David Young and Margaret Brooks brought their gardening and nature know-how to the project. They did most of the writing for the book, with a few bits added by Donna Danyluk and myself. It took weeks to edit the final draft, with Donna, Peggy Westhorpe (Mb Conservation) and me sitting around a dining room table (of course, there was food involved!).

The result of all this hard work was the book Naturescape Manitoba: All You Need is a Little Space.  It is a beautifully-illustrated "how-to" and resource book for "people who want to bring back a bit of the natural world to their surroundings, attract more birds and butterflies to their garden, or simply do something different in their yard."

The book was designed as an alternative to conventional gardening approaches. It provides readers with a wide range of project ideas for native planting, low-maintenance yard care and water conservation.

Above: A page fom Naturescape Manitoba featuring a table of native trees

While it features full-colour photographs, original sketches and water-colour paintings, it also contains detailed species information unique to the Prairies Ecozone of Manitoba, summarized in tables at the back that are easy to use.

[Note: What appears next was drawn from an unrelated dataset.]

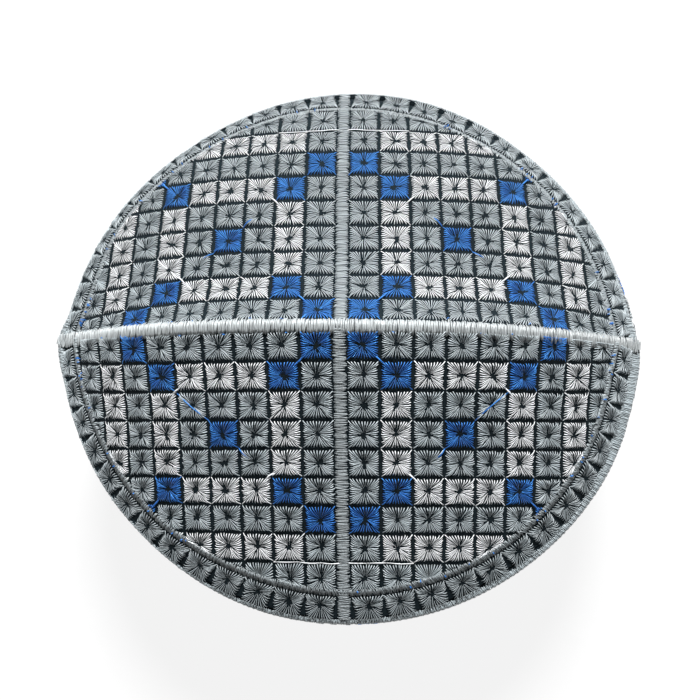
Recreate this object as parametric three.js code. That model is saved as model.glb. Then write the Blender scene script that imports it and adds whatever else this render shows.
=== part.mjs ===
// A round embroidered cap with a ridge, in millimetres, +Z up.
// It stands on its hem at z = 0. The ridge seam runs along X and the front is at -Y.
// Two D-shaped crown panels meet at the ridge, and an upright side band hangs from their rim.

import * as THREE from "three";

// The rim, where the crown meets the side band, seen from above. Each half of it is
// y = halfWidth * (1 - (x / halfLength)^2)^power, a little more pointed than an ellipse
// at the two ends of the ridge.
const RIM = { halfLength: 94, halfWidth: 87.5, power: 0.556, height: 54 };
// The hem is a plain oval of nearly the same girth.
const HEM = { halfLength: 93, halfWidth: 87.5, power: 0.5 };

// The crown rises from the rim to the ridge, which falls away towards its two ends.
const CROWN_RISE = 30;
const RIDGE_POWER = 2.55;
// Front to back, each panel falls from the ridge to the rim: a sharp pinch beside the ridge
// seam, a straight slope, and a round shoulder near the rim. The front panel is pulled straight.
const FALL_FRONT = { pinch: 0, shoulder: 0 };
const FALL_BACK = { pinch: 0.58, shoulder: 0.78 };
const PINCH_REACH = 0.08;
const SHOULDER_POWER = 5;

const WALL = 2;
const GAP = 0.3;

// The seams are flat cords, given by half of their width and half of their thickness.
const RIDGE_CORD = { halfWidth: 2.2, halfThickness: 1.7, sunk: 1.4, endScale: 0.55 };
const RIM_CORD = { halfWidth: 2.1, halfThickness: 1.3 };
// The rim cord leans down and out, except at the right, where the band pushes it up.
const RIM_CORD_LEAN = THREE.MathUtils.degToRad(55);
const PUSH = { at: -0.16, reach: 0.5, lean: THREE.MathUtils.degToRad(42), top: 1.0, bulge: 1.7 };
// The depth below the band's top edge at which that bulge is widest.
const BULGE_DEPTH = 3.5;

const BAND_BELLY = 1.2;
const HEM_CORD = { halfWidth: 2.3, height: 4.4 };

const PANEL_COLUMNS = 40;
const PANEL_ROWS = 14;
const RING_STEPS = 72;
const CORD_SIDES = 8;
const RIDGE_STEPS = 44;

const EMBROIDERED_GREY = new THREE.MeshStandardMaterial({ color: 0x6d7478, roughness: 0.75, metalness: 0 });
const SEAM_GREY = new THREE.MeshStandardMaterial({ color: 0xa9aeb0, roughness: 0.6, metalness: 0 });

/** Half of the crown's width at x, for an outline that may be set in from the rim. */
function halfWidthAt(x, inset = 0) {
  const across = Math.max(1 - (x / (RIM.halfLength - inset)) ** 2, 0);
  return (RIM.halfWidth - inset) * across ** RIM.power;
}

/** Height of the ridge line above the hem. */
function ridgeHeight(x) {
  return RIM.height + CROWN_RISE * (1 - Math.abs(x / RIM.halfLength) ** RIDGE_POWER);
}

/** Height of the crown's outer face at a place inside the rim. */
function crownHeight(x, y) {
  const { pinch, shoulder } = y < 0 ? FALL_FRONT : FALL_BACK;
  const share = Math.abs(y) / halfWidthAt(x);
  const fall = share + shoulder * share ** SHOULDER_POWER + pinch * (1 - Math.exp(-share / PINCH_REACH));
  const whole = 1 + shoulder + pinch * (1 - Math.exp(-1 / PINCH_REACH));
  return RIM.height + (ridgeHeight(x) - RIM.height) * (1 - fall / whole);
}

/** Outward unit normal of the crown, by central differences on the side of y. */
function crownNormal(x, y) {
  const step = 0.05;
  const slopeX = (crownHeight(x + step, y) - crownHeight(x - step, y)) / (2 * step);
  const slopeY = (crownHeight(x, y + step) - crownHeight(x, y - step)) / (2 * step);
  return new THREE.Vector3(-slopeX, -slopeY, 1).normalize();
}

/** A D-shaped wall on one side of the ridge: side is -1 at the front and 1 at the back. */
function crownPanel(side) {
  const ridgeSetback = RIDGE_CORD.halfWidth + 0.5;
  const rimInset = RIM_CORD.halfWidth + GAP;
  const tipWidth = ridgeSetback + 1.5;
  const tipShare = (tipWidth / (RIM.halfWidth - rimInset)) ** (1 / RIM.power);
  const tip = (RIM.halfLength - rimInset) * Math.sqrt(1 - tipShare);
  const geometry = new THREE.BoxGeometry(1, 1, 1, PANEL_COLUMNS, PANEL_ROWS, 1);
  const position = geometry.attributes.position;
  for (let i = 0; i < position.count; i += 1) {
    const x = tip * Math.sin(Math.PI * position.getX(i));
    const along = position.getY(i) * side + 0.5;
    const share = along - 0.09 * Math.sin(2 * Math.PI * along);
    const y = side * THREE.MathUtils.lerp(ridgeSetback, halfWidthAt(x, rimInset), share);
    const point = new THREE.Vector3(x, y, crownHeight(x, y));
    if (position.getZ(i) < 0) {
      point.addScaledVector(crownNormal(x, y), -WALL);
    }
    position.setXYZ(i, point.x, point.y, point.z);
  }
  return geometry;
}

/** The cord along the ridge, sunk between the two panels, with both ends drawn in. */
function ridgeCord() {
  const end = RIM.halfLength - RIM_CORD.halfWidth + 0.3;
  const geometry = new THREE.CylinderGeometry(1, 1, 1, CORD_SIDES, RIDGE_STEPS);
  const position = geometry.attributes.position;
  for (let i = 0; i < position.count; i += 1) {
    const along = 2 * position.getY(i);
    const x = end * Math.sin((Math.PI / 2) * along);
    const slope = (ridgeHeight(x + 0.1) - ridgeHeight(x - 0.1)) / 0.2;
    const normal = new THREE.Vector3(-slope, 0, 1).normalize();
    const scale = Math.abs(along) > 0.999 ? RIDGE_CORD.endScale : 1;
    const lift = position.getX(i) * RIDGE_CORD.halfThickness * scale - RIDGE_CORD.sunk;
    const y = position.getZ(i) * RIDGE_CORD.halfWidth * scale;
    position.setXYZ(i, x + normal.x * lift, y, ridgeHeight(x) + normal.z * lift);
  }
  return geometry;
}

/** A point on an oval outline, turn in radians from +X. */
function ovalPoint(turn, { halfLength, halfWidth, power }) {
  const across = Math.sign(Math.sin(turn)) * Math.abs(Math.sin(turn)) ** (2 * power);
  return new THREE.Vector2(halfLength * Math.cos(turn), halfWidth * across);
}

/** The same point moved outwards in plan. */
function ovalOffset(turn, oval, outward) {
  const step = 0.02;
  const tangent = ovalPoint(turn + step, oval).sub(ovalPoint(turn - step, oval)).normalize();
  return ovalPoint(turn, oval).add(new THREE.Vector2(tangent.y, -tangent.x).multiplyScalar(outward));
}

/** How much the band pushes out at a turn round the cap, from 0 to 1. */
function pushAt(turn) {
  const away = Math.atan2(Math.sin(turn - PUSH.at), Math.cos(turn - PUSH.at));
  return Math.exp(-((away / PUSH.reach) ** 2));
}

/** A closed ring round the cap: section(turn) gives its outline, {oval, outward, z}, anticlockwise. */
function ring(section) {
  const sides = section(0).length;
  const geometry = new THREE.TorusGeometry(2, 1, sides, RING_STEPS);
  const position = geometry.attributes.position;
  for (let step = 0; step <= RING_STEPS; step += 1) {
    const turn = (2 * Math.PI * (step % RING_STEPS)) / RING_STEPS;
    const outline = section(turn);
    for (let side = 0; side <= sides; side += 1) {
      const { oval, outward, z } = outline[side % sides];
      const place = ovalOffset(turn, oval, outward);
      position.setXYZ(side * (RING_STEPS + 1) + step, place.x, place.y, z);
    }
  }
  return geometry;
}

/** Section of the rim cord, an ellipse that leans down and out. */
function rimCordSection(turn) {
  const lean = RIM_CORD_LEAN - PUSH.lean * pushAt(turn);
  return Array.from({ length: CORD_SIDES }, (_, side) => {
    const angle = (2 * Math.PI * side) / CORD_SIDES;
    const long = RIM_CORD.halfWidth * Math.cos(angle);
    const short = RIM_CORD.halfThickness * Math.sin(angle);
    return {
      oval: RIM,
      outward: long * Math.cos(lean) + short * Math.sin(lean),
      z: RIM.height - long * Math.sin(lean) + short * Math.cos(lean),
    };
  });
}

/** Section of the side band: up its outer face and down its inner one. */
function bandSection(turn) {
  const top = RIM.height - 2.2;
  const bottom = HEM_CORD.height + GAP;
  const depths = [top - bottom, 34, 22, 12, 7, BULGE_DEPTH, 1.5, 0];
  const face = (offset) =>
    depths.map((depth) => {
      const low = depth / (top - bottom);
      const swell = (depth / BULGE_DEPTH) * Math.exp(1 - depth / BULGE_DEPTH);
      const push = pushAt(turn) * (PUSH.top * Math.exp(-depth / BULGE_DEPTH) + PUSH.bulge * swell);
      const oval = {
        halfLength: THREE.MathUtils.lerp(RIM.halfLength, HEM.halfLength, low),
        halfWidth: THREE.MathUtils.lerp(RIM.halfWidth, HEM.halfWidth, low),
        power: THREE.MathUtils.lerp(RIM.power, HEM.power, low),
      };
      const belly = BAND_BELLY * Math.sin(Math.PI * low);
      return { oval, outward: offset + belly + push, z: top - depth };
    });
  return [...face(WALL / 2 + 0.2), ...face(-WALL / 2 + 0.2).reverse()];
}

/** Section of the bound hem: a flat foot and a round top. */
function hemSection() {
  const { halfWidth, height } = HEM_CORD;
  const foot = halfWidth * 0.6;
  const outline = [
    [foot, 0],
    [halfWidth, height * 0.35],
    [halfWidth * 0.85, height * 0.8],
    [halfWidth * 0.35, height],
  ];
  const mirrored = outline.map(([outward, z]) => [-outward, z]).reverse();
  return [...outline, ...mirrored].map(([outward, z]) => ({ oval: HEM, outward: outward + 0.2, z }));
}

const pieces = [
  ["crown_panel_back", crownPanel(1), EMBROIDERED_GREY],
  ["crown_panel_front", crownPanel(-1), EMBROIDERED_GREY],
  ["ridge_seam", ridgeCord(), SEAM_GREY],
  ["rim_seam", ring(rimCordSection), SEAM_GREY],
  ["side_band", ring(bandSection), EMBROIDERED_GREY],
  ["hem_edge", ring(hemSection), SEAM_GREY],
];

const cap = new THREE.Group();
for (const [name, geometry, material] of pieces) {
  const mesh = new THREE.Mesh(geometry, material);
  mesh.name = name;
  cap.add(mesh);
}

export default cap;
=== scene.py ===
"""Looks for an embroidered kufi: a stiff round cap with a ridge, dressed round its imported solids.

Lengths are in millimetres until a mesh is written, and flat drawings are in motif widths.
+X runs along the ridge seam, the front is at -Y, and the cap stands on its hem at z = 0.
"""

import logging
import math
from dataclasses import dataclass, field, replace
from enum import Enum

import bpy
import numpy as np
from mathutils import Matrix, Vector


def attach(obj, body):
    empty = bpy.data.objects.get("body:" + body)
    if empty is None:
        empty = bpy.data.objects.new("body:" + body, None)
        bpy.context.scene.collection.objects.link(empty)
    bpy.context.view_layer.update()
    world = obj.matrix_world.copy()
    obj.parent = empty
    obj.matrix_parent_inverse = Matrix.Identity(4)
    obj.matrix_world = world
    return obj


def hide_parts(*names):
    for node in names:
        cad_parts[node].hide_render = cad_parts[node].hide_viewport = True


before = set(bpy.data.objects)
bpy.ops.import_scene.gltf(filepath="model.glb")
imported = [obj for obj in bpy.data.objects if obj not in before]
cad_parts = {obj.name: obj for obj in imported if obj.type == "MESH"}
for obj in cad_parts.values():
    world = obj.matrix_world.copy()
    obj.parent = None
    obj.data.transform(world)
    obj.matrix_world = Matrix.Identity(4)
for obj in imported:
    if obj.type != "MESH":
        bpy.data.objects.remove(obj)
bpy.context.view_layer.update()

LOG = logging.getLogger("kufi")
METRE = 0.001
SEED = 1907
UV_THREAD = "thread"
UV_CLOTH = "cloth"
TONE = "tone"
COLOUR = "NodeSocketColor"
NUMBER = "NodeSocketFloat"
TINY = 1e-6


# Forms


class Side(Enum):
    """The two panels of the crown. The front one comes first, which some loops rely on."""

    FRONT = -1
    BACK = 1


class Yarn(Enum):
    """Embroidery threads, each with its place among a piece's materials."""

    GREY = 0
    WHITE = 1
    BLUE = 2


@dataclass(frozen=True)
class Fall:
    """How a crown panel falls from the ridge to the rim, and where its drawing lies on it.

    The rows table gives how far from the ridge, seen from above, the panel's straight edge, the
    middle of each row of motifs and a place past the rim lie. Narrowing is how much the columns
    draw together, beside the ridge and three rows away from it. Skew is how far the columns lean
    to the left towards the back, slant how far the rows rise to the right, and shift how far the
    drawing lies to the right.
    """

    pinch: float
    shoulder: float
    narrowing: tuple[float, float]
    skew: float
    slant: float
    shift: float
    rows: tuple[float, ...]


FALLS = {
    Side.FRONT: Fall(
        pinch=0.0, shoulder=0.0, narrowing=(0.99, 0.965), skew=0.020, slant=0.0135, shift=-0.3,
        rows=(-0.6, 5.4, 14.0, 22.4, 30.9, 39.3, 47.6, 56.1, 64.6, 73.6, 90.7),
    ),
    Side.BACK: Fall(
        pinch=0.58, shoulder=0.78, narrowing=(1.0, 0.985), skew=0.0175, slant=0.010, shift=0.0,
        rows=(0.6, 5.6, 13.7, 21.6, 30.2, 39.1, 48.3, 57.5, 66.6, 75.2, 91.6),
    ),
}


def unit(vectors: np.ndarray) -> np.ndarray:
    """Vectors scaled to length one along their last axis."""
    return vectors / np.maximum(np.linalg.norm(vectors, axis=-1, keepdims=True), TINY)


def lengths_along(points: np.ndarray, axis: int = 0) -> np.ndarray:
    """Distances from the first point along one or more lines of points.

    Args:
        points: The lines, with coordinates on the last axis.
        axis: The axis that counts the points of a line.

    Returns:
        One distance for each point.
    """
    walked = np.cumsum(np.linalg.norm(np.diff(points, axis=axis), axis=-1), axis=axis)
    return np.concatenate([np.zeros_like(walked.take([0], axis=axis)), walked], axis=axis)


def evenly(count: int) -> np.ndarray:
    """Middles of that many equal parts of the span from 0 to 1."""
    return (np.arange(count) + 0.5) / count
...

It includes projects such as building a bird house for wrens, as well as much more complex plans like turning your entire yard into a small forest. These projects provide plans and even layouts for flower gardens. They also explain how to bring a little bit of nature into your yard while minimizing the problems and pests.

Above: One of the projects featured in the book

As agreed to by all partners, the book was published by Nature Manitoba. Copies of the book were donated to every public library within the Prairie Ecozone. The book is currently sold by Nature Manitoba, the Living Prairie Museum, Fort Whyte Alive and bookstores in Manitoba.

In recognition of the quality of the book and its contribution to the urban environment, NM received a 2007 City of Winnipeg Volunteer Award in the Environmental category.